* TASK TO COMPLETE
Transcribe only the lines of the listing below from the one holding "bpy.context.scene.collection.objects.link(empty)" through the one holding "return (*[c /", inclusive, without any change.
[start of DATASET CONTENT]
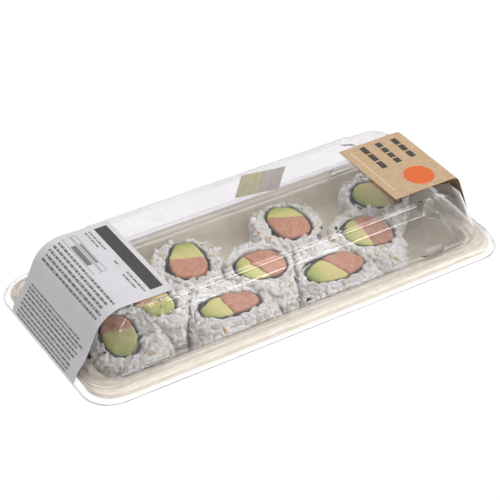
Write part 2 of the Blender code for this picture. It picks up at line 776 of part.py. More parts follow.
buildTray(makeMaterial("moulded pulp", colours["pulp"], 0.85))
buildLid(makeMaterial("clear sheet", colours["clear"], 0.08, 0.3))
buildSheet("white_label", whitePath(), whiteFront, whiteBack,
           makeMaterial("white paper", colours["white paper"], 0.6))
buildSheet("kraft_label", kraftPath(), kraftFront, kraftBack,
           makeMaterial("kraft paper", colours["kraft"], 0.8))
buildSticker(makeMaterial("sticker film", colours["film"], 0.4))
for roll in rolls:
    own = {kind: makeMaterial(roll["name"] + " " + kind, colours[kind], 0.6)
           for kind in ("rice", "nori", "avocado", "salmon")}
    buildRoll(roll, own)
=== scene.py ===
# Takeaway sushi tray: the looks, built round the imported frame.
# Lengths are in metres; mm turns a size in millimetres into metres.

import math
import random

import bmesh
import bpy
import numpy as np
from mathutils import Matrix, Vector, noise
from mathutils.bvhtree import BVHTree


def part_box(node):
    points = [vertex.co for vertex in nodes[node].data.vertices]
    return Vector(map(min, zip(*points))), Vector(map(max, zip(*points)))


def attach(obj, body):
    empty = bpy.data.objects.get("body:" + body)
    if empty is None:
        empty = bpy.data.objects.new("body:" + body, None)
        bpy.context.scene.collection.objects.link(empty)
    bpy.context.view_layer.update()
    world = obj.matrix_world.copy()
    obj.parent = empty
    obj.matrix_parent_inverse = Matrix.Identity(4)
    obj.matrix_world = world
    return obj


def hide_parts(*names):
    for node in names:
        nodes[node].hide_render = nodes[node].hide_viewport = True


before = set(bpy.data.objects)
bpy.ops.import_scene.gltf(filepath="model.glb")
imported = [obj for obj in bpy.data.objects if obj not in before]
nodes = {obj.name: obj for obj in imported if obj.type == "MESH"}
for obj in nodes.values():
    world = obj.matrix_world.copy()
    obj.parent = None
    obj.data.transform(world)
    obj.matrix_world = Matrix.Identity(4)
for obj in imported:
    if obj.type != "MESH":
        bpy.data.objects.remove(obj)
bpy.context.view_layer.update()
mm = 0.001
rimTop = 17.5 * mm  # the tray's rim over the table
rollNames = ["roll_%d" % number for number in range(1, 10)]


# Helpers for materials.

def linear(hexColour):
    channels = [int(hexColour[i:i + 2], 16) / 255 for i in (0, 2, 4)]
    return (*[c / 12.92 if c <= 0.04045 else ((c + 0.055) / 1.055) ** 2.4 for c in channels], 1.0)


def addNode(material, kind, inputs=None, stops=(), feeds=None, **settings):
    # A socket given for an input is linked to it, any other value is set. The
    # stops are a ramp's, and feeds is the socket that the first output goes to.
    tree = material.node_tree
    made = tree.nodes.new(kind)
    for key, value in settings.items():
        setattr(made, key, value)
    for key, value in (inputs or {}).items():
        if isinstance(value, bpy.types.NodeSocket):
            tree.links.new(value, made.inputs[key])
        else:
            made.inputs[key].default_value = value
    if stops:
        elements = made.color_ramp.elements
        while len(elements) < len(stops):
            elements.new(0.5)
        for element, (place, colour) in zip(elements, stops):
            element.position = place
            element.color = linear(colour)
    if feeds is not None:
        tree.links.new(made.outputs[0], feeds)
    return made.outputs


def newMaterial(name, **values):
    # Gives the material, its shader's sockets and the place on the piece in metres.
    material = bpy.data.materials.new(name)
    material.use_nodes = True
    finish = material.node_tree.nodes["Principled BSDF"].inputs
    for key, value in values.items():
        finish[key.replace("_", " ")].default_value = value
    return material, finish, addNode(material, "ShaderNodeTexCoord")["Object"]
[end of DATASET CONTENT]
* RESULT BELOW
        bpy.context.scene.collection.objects.link(empty)
    bpy.context.view_layer.update()
    world = obj.matrix_world.copy()
    obj.parent = empty
    obj.matrix_parent_inverse = Matrix.Identity(4)
    obj.matrix_world = world
    return obj


def hide_parts(*names):
    for node in names:
        nodes[node].hide_render = nodes[node].hide_viewport = True


before = set(bpy.data.objects)
bpy.ops.import_scene.gltf(filepath="model.glb")
imported = [obj for obj in bpy.data.objects if obj not in before]
nodes = {obj.name: obj for obj in imported if obj.type == "MESH"}
for obj in nodes.values():
    world = obj.matrix_world.copy()
    obj.parent = None
    obj.data.transform(world)
    obj.matrix_world = Matrix.Identity(4)
for obj in imported:
    if obj.type != "MESH":
        bpy.data.objects.remove(obj)
bpy.context.view_layer.update()
mm = 0.001
rimTop = 17.5 * mm  # the tray's rim over the table
rollNames = ["roll_%d" % number for number in range(1, 10)]


# Helpers for materials.

def linear(hexColour):
    channels = [int(hexColour[i:i + 2], 16) / 255 for i in (0, 2, 4)]
    return (*[c / 12.92 if c <= 0.04045 else ((c + 0.055) / 1.055) ** 2.4 for c in channels], 1.0)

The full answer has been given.